• **INSTRUCTIONS FOR THE TASK**: Print out each entry below exactly, please.

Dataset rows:
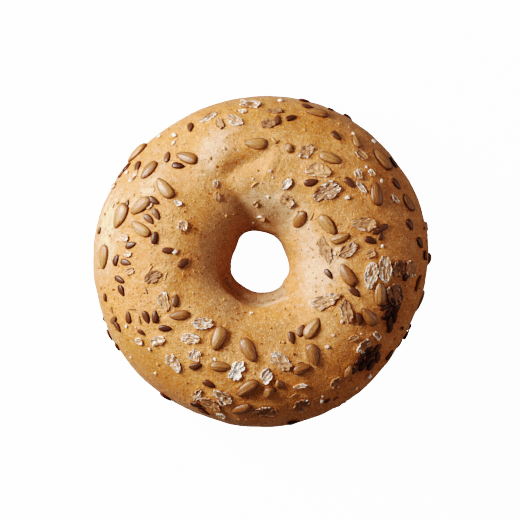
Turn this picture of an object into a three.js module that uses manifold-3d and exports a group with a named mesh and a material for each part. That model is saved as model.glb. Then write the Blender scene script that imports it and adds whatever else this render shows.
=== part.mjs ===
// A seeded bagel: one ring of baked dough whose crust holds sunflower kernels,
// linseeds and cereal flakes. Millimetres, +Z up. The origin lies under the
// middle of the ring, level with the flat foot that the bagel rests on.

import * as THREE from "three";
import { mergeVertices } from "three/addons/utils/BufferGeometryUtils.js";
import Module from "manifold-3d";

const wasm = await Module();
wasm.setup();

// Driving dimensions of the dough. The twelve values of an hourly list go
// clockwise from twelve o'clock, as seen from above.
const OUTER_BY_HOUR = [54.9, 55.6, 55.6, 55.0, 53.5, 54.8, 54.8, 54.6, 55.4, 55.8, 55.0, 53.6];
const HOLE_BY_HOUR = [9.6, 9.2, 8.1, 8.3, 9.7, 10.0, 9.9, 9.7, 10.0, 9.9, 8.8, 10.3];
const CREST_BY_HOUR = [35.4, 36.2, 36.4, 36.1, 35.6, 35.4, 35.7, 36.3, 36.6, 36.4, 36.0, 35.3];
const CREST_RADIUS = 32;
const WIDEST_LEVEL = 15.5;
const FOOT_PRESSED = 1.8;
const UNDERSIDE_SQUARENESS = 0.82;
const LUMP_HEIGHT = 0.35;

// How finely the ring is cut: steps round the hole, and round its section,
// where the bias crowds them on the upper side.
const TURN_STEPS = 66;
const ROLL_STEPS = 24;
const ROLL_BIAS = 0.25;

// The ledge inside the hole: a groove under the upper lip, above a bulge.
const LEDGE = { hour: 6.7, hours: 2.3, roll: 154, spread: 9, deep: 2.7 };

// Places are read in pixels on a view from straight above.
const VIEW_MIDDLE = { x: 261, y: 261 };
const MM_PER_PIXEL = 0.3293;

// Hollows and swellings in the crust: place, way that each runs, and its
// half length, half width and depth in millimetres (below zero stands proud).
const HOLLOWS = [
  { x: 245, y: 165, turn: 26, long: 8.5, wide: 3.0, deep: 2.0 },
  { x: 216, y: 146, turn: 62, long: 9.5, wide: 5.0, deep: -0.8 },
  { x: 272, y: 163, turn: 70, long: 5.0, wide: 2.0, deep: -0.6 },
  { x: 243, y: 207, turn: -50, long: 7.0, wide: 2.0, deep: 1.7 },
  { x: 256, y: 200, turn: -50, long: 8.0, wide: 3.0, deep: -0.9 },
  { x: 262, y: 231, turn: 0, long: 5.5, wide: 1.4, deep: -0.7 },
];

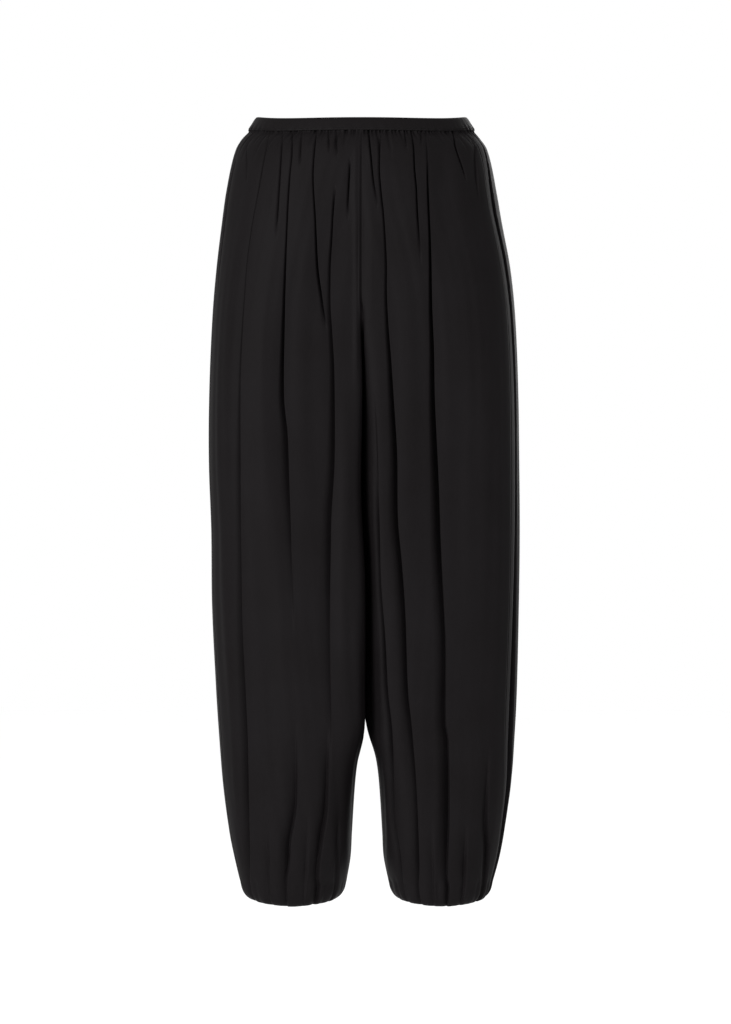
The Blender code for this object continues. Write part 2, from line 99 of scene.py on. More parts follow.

• **FULL SOLUTION**:
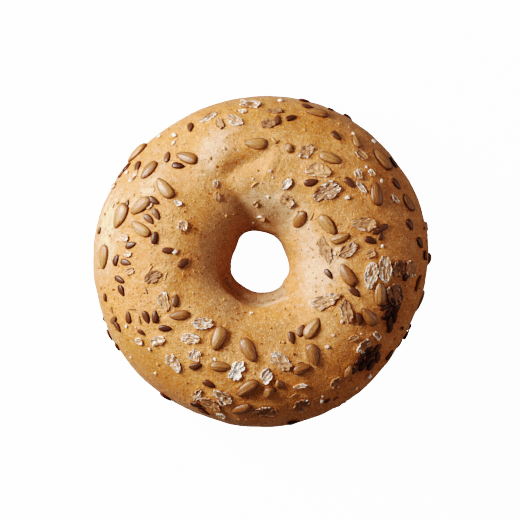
Turn this picture of an object into a three.js module that uses manifold-3d and exports a group with a named mesh and a material for each part. That model is saved as model.glb. Then write the Blender scene script that imports it and adds whatever else this render shows.
=== part.mjs ===
// A seeded bagel: one ring of baked dough whose crust holds sunflower kernels,
// linseeds and cereal flakes. Millimetres, +Z up. The origin lies under the
// middle of the ring, level with the flat foot that the bagel rests on.

import * as THREE from "three";
import { mergeVertices } from "three/addons/utils/BufferGeometryUtils.js";
import Module from "manifold-3d";

const wasm = await Module();
wasm.setup();

// Driving dimensions of the dough. The twelve values of an hourly list go
// clockwise from twelve o'clock, as seen from above.
const OUTER_BY_HOUR = [54.9, 55.6, 55.6, 55.0, 53.5, 54.8, 54.8, 54.6, 55.4, 55.8, 55.0, 53.6];
const HOLE_BY_HOUR = [9.6, 9.2, 8.1, 8.3, 9.7, 10.0, 9.9, 9.7, 10.0, 9.9, 8.8, 10.3];
const CREST_BY_HOUR = [35.4, 36.2, 36.4, 36.1, 35.6, 35.4, 35.7, 36.3, 36.6, 36.4, 36.0, 35.3];
const CREST_RADIUS = 32;
const WIDEST_LEVEL = 15.5;
const FOOT_PRESSED = 1.8;
const UNDERSIDE_SQUARENESS = 0.82;
const LUMP_HEIGHT = 0.35;

// How finely the ring is cut: steps round the hole, and round its section,
// where the bias crowds them on the upper side.
const TURN_STEPS = 66;
const ROLL_STEPS = 24;
const ROLL_BIAS = 0.25;

// The ledge inside the hole: a groove under the upper lip, above a bulge.
const LEDGE = { hour: 6.7, hours: 2.3, roll: 154, spread: 9, deep: 2.7 };

// Places are read in pixels on a view from straight above.
const VIEW_MIDDLE = { x: 261, y: 261 };
const MM_PER_PIXEL = 0.3293;

// Hollows and swellings in the crust: place, way that each runs, and its
// half length, half width and depth in millimetres (below zero stands proud).
const HOLLOWS = [
  { x: 245, y: 165, turn: 26, long: 8.5, wide: 3.0, deep: 2.0 },
  { x: 216, y: 146, turn: 62, long: 9.5, wide: 5.0, deep: -0.8 },
  { x: 272, y: 163, turn: 70, long: 5.0, wide: 2.0, deep: -0.6 },
  { x: 243, y: 207, turn: -50, long: 7.0, wide: 2.0, deep: 1.7 },
  { x: 256, y: 200, turn: -50, long: 8.0, wide: 3.0, deep: -0.9 },
  { x: 262, y: 231, turn: 0, long: 5.5, wide: 1.4, deep: -0.7 },
];

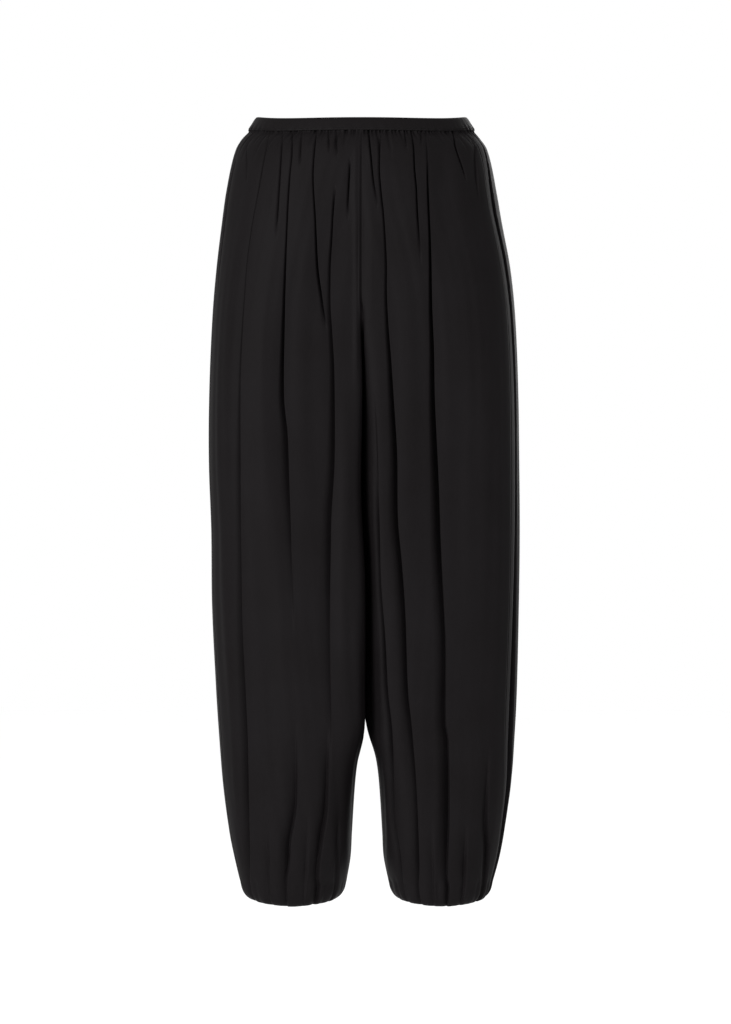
The Blender code for this object continues. Write part 2, from line 99 of scene.py on. More parts follow.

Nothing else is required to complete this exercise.